— What this task involves —
In full and without alteration, repeat the material.

— Supplied material —
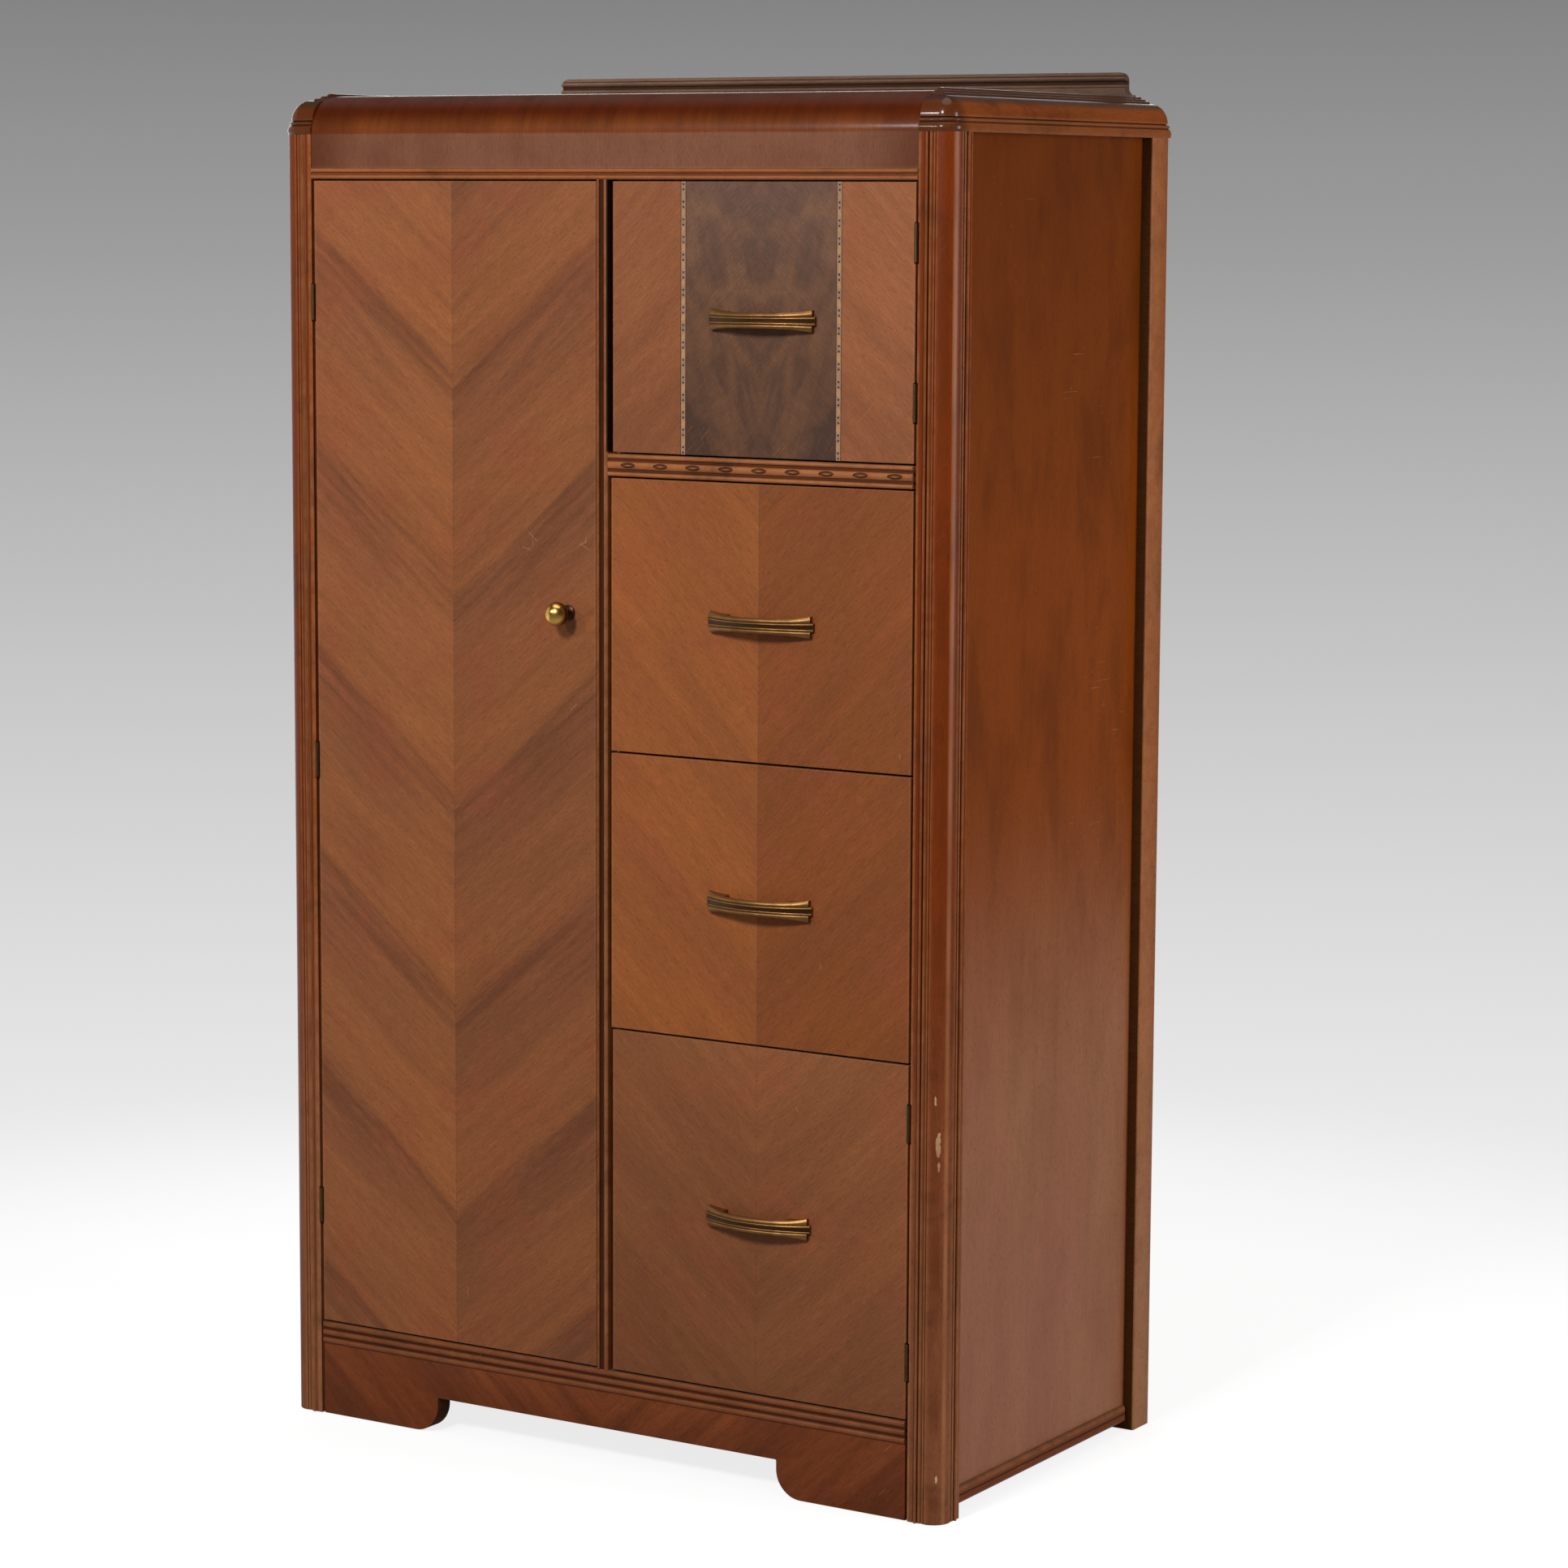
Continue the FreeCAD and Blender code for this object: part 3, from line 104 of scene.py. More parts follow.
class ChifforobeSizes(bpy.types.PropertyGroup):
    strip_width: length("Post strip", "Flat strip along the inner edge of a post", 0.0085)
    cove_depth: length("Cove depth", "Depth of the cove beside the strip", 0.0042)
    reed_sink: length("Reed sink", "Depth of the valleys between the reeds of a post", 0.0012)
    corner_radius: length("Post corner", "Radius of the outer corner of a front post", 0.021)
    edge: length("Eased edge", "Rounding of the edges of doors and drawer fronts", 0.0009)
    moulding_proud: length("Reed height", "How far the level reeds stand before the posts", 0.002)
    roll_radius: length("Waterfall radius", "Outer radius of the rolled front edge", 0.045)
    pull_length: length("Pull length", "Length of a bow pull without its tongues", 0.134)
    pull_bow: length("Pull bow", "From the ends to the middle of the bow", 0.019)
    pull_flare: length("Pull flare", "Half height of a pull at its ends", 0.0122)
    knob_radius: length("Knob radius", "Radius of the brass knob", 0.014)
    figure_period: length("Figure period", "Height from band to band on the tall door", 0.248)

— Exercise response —
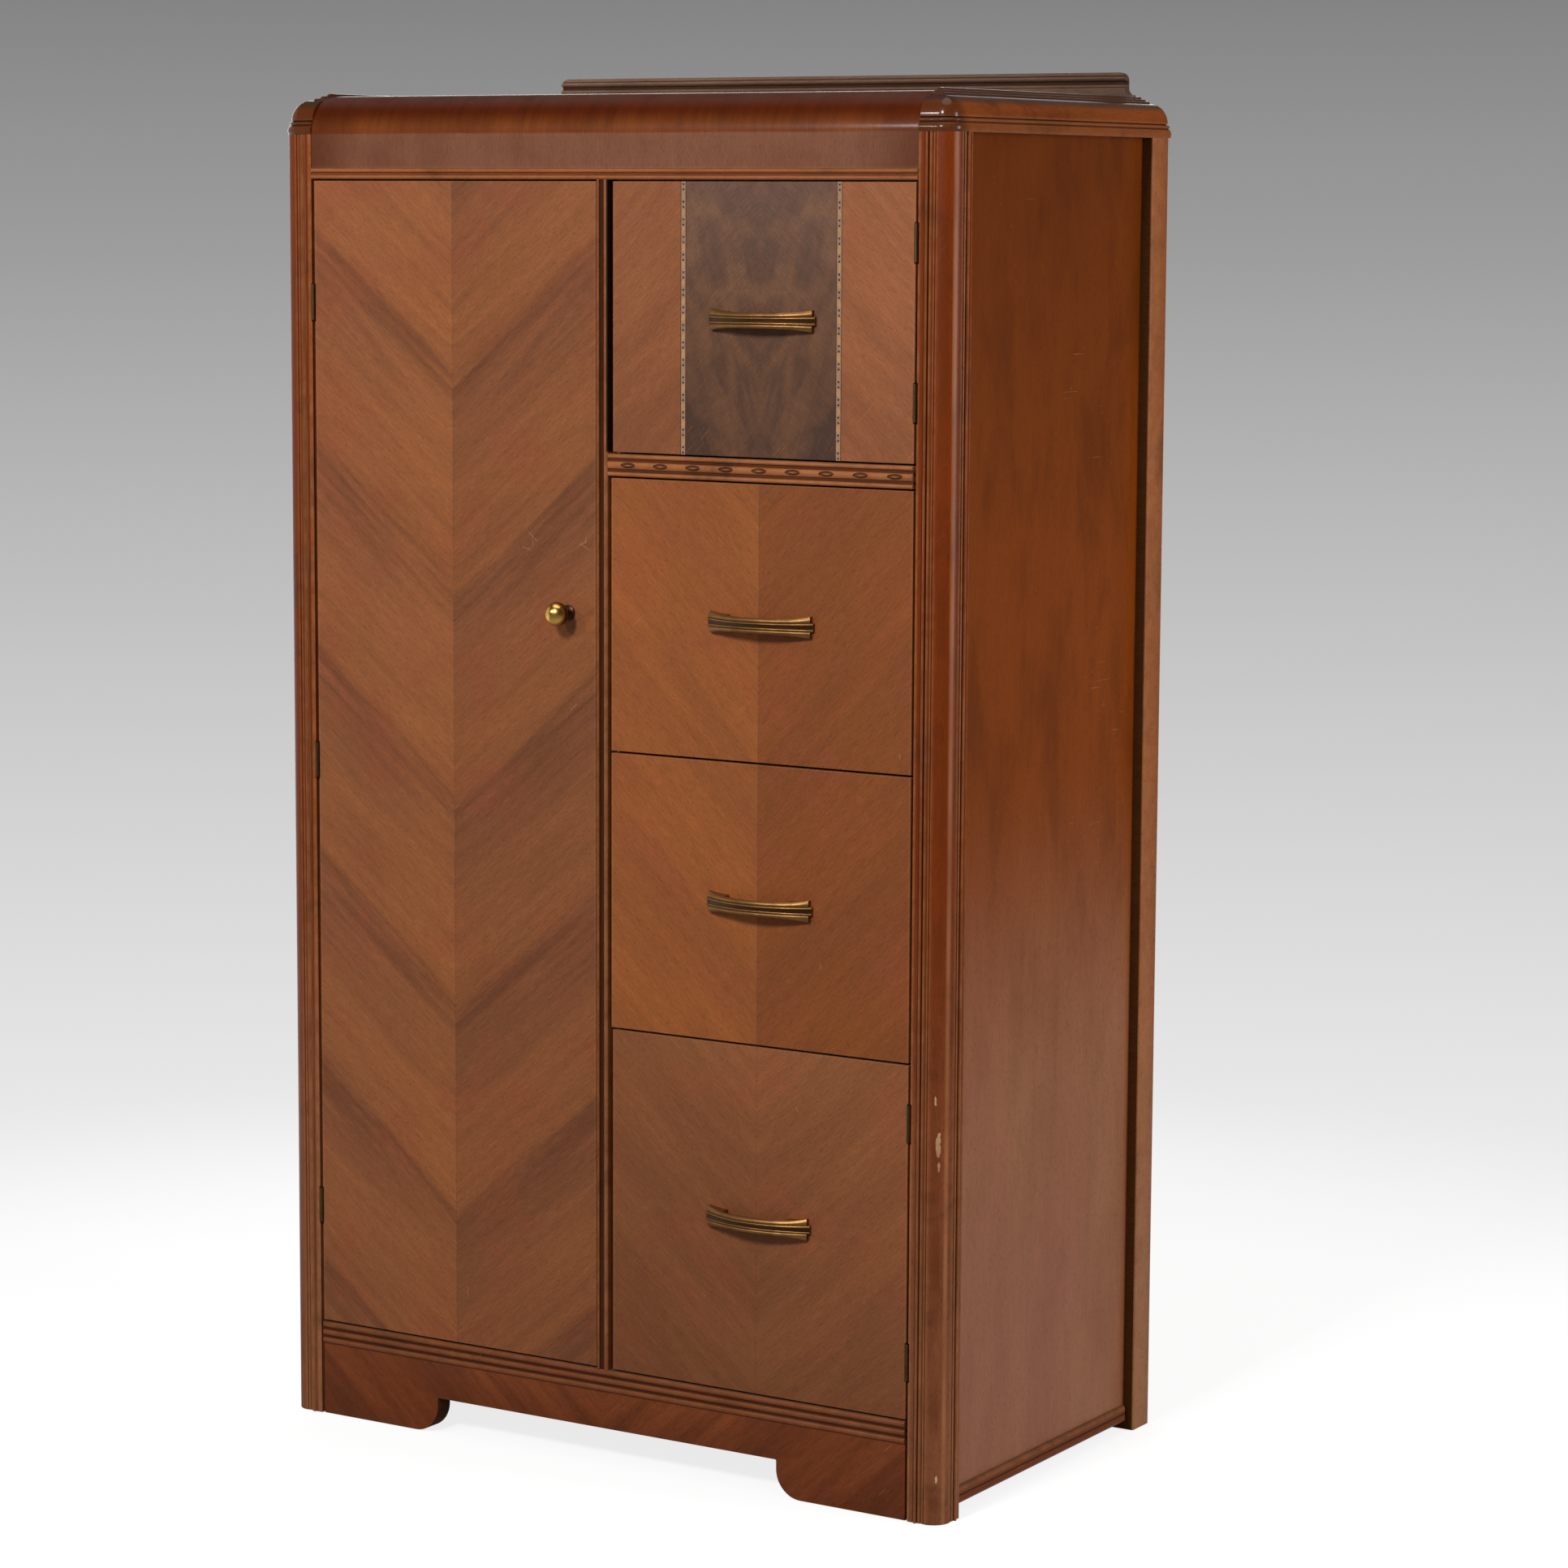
Continue the FreeCAD and Blender code for this object: part 3, from line 104 of scene.py. More parts follow.
class ChifforobeSizes(bpy.types.PropertyGroup):
    strip_width: length("Post strip", "Flat strip along the inner edge of a post", 0.0085)
    cove_depth: length("Cove depth", "Depth of the cove beside the strip", 0.0042)
    reed_sink: length("Reed sink", "Depth of the valleys between the reeds of a post", 0.0012)
    corner_radius: length("Post corner", "Radius of the outer corner of a front post", 0.021)
    edge: length("Eased edge", "Rounding of the edges of doors and drawer fronts", 0.0009)
    moulding_proud: length("Reed height", "How far the level reeds stand before the posts", 0.002)
    roll_radius: length("Waterfall radius", "Outer radius of the rolled front edge", 0.045)
    pull_length: length("Pull length", "Length of a bow pull without its tongues", 0.134)
    pull_bow: length("Pull bow", "From the ends to the middle of the bow", 0.019)
    pull_flare: length("Pull flare", "Half height of a pull at its ends", 0.0122)
    knob_radius: length("Knob radius", "Radius of the brass knob", 0.014)
    figure_period: length("Figure period", "Height from band to band on the tall door", 0.248)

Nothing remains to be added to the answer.